-- Begin SUPPLIED DATA --

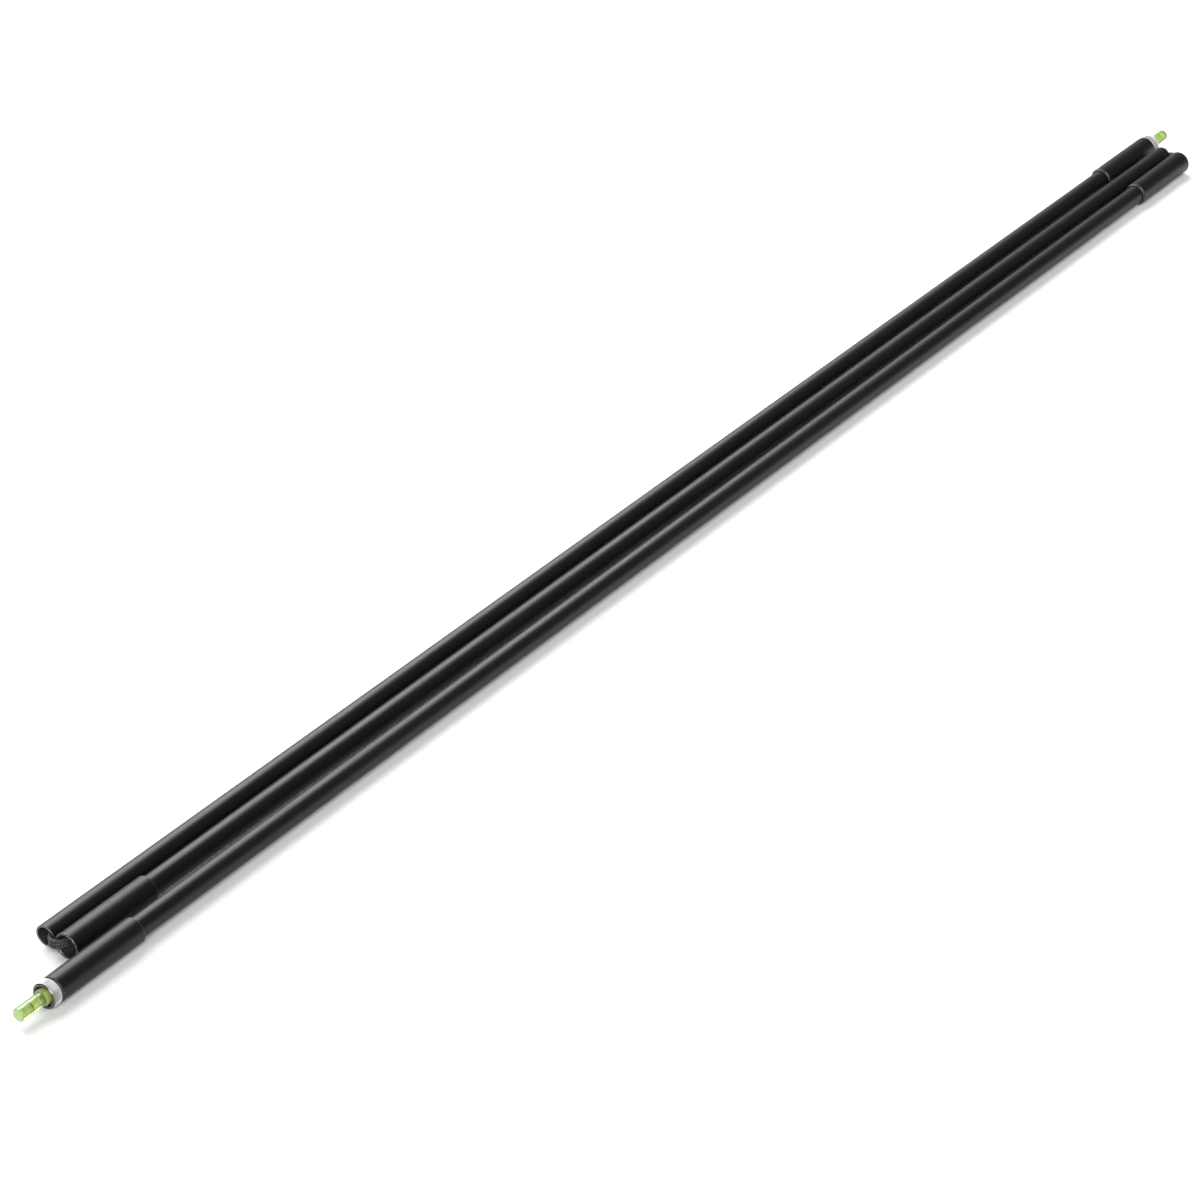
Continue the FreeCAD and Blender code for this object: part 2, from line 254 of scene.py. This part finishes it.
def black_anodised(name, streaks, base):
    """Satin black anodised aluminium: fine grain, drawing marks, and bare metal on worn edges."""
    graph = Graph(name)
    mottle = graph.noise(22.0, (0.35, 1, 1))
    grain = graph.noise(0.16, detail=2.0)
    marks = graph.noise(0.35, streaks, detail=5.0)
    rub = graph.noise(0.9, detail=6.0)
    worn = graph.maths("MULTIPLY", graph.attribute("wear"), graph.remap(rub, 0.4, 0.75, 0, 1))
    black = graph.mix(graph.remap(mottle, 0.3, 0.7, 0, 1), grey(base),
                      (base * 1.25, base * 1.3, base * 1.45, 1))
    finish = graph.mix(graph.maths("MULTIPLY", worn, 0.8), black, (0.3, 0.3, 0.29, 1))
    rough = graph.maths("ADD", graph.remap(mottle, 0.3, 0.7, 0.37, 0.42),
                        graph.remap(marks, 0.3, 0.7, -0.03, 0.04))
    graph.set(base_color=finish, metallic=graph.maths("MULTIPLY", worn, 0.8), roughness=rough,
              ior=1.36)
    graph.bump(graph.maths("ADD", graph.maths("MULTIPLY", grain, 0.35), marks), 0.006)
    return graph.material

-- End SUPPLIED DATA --

# TASK TO COMPLETE
Extract the full listing above without altering anything.

# FULL SOLUTION
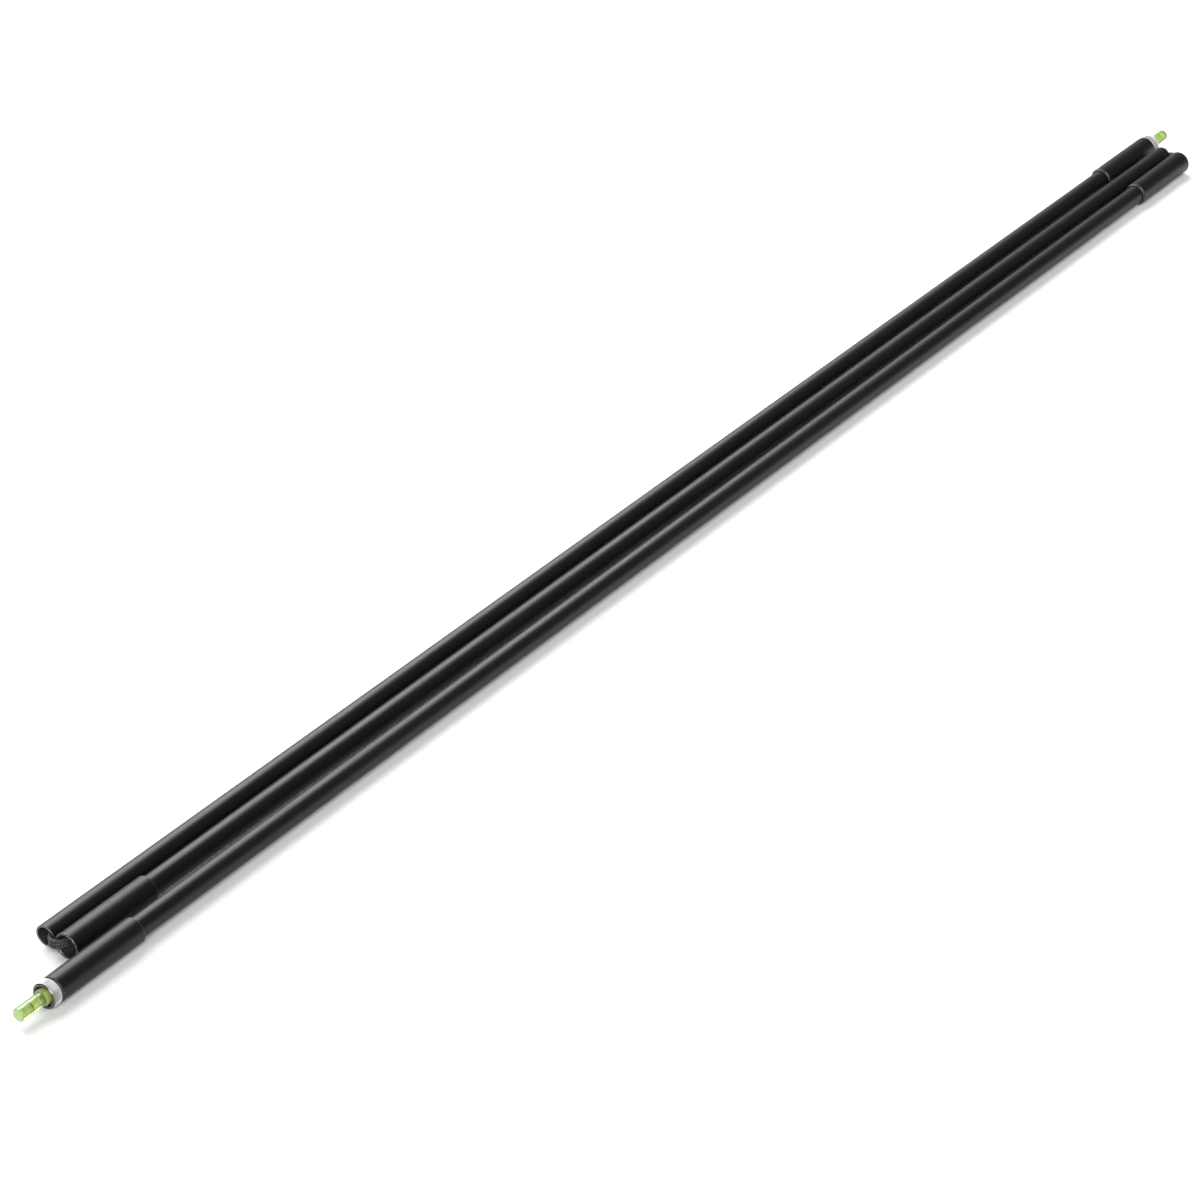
Continue the FreeCAD and Blender code for this object: part 2, from line 254 of scene.py. This part finishes it.
def black_anodised(name, streaks, base):
    """Satin black anodised aluminium: fine grain, drawing marks, and bare metal on worn edges."""
    graph = Graph(name)
    mottle = graph.noise(22.0, (0.35, 1, 1))
    grain = graph.noise(0.16, detail=2.0)
    marks = graph.noise(0.35, streaks, detail=5.0)
    rub = graph.noise(0.9, detail=6.0)
    worn = graph.maths("MULTIPLY", graph.attribute("wear"), graph.remap(rub, 0.4, 0.75, 0, 1))
    black = graph.mix(graph.remap(mottle, 0.3, 0.7, 0, 1), grey(base),
                      (base * 1.25, base * 1.3, base * 1.45, 1))
    finish = graph.mix(graph.maths("MULTIPLY", worn, 0.8), black, (0.3, 0.3, 0.29, 1))
    rough = graph.maths("ADD", graph.remap(mottle, 0.3, 0.7, 0.37, 0.42),
                        graph.remap(marks, 0.3, 0.7, -0.03, 0.04))
    graph.set(base_color=finish, metallic=graph.maths("MULTIPLY", worn, 0.8), roughness=rough,
              ior=1.36)
    graph.bump(graph.maths("ADD", graph.maths("MULTIPLY", grain, 0.35), marks), 0.006)
    return graph.material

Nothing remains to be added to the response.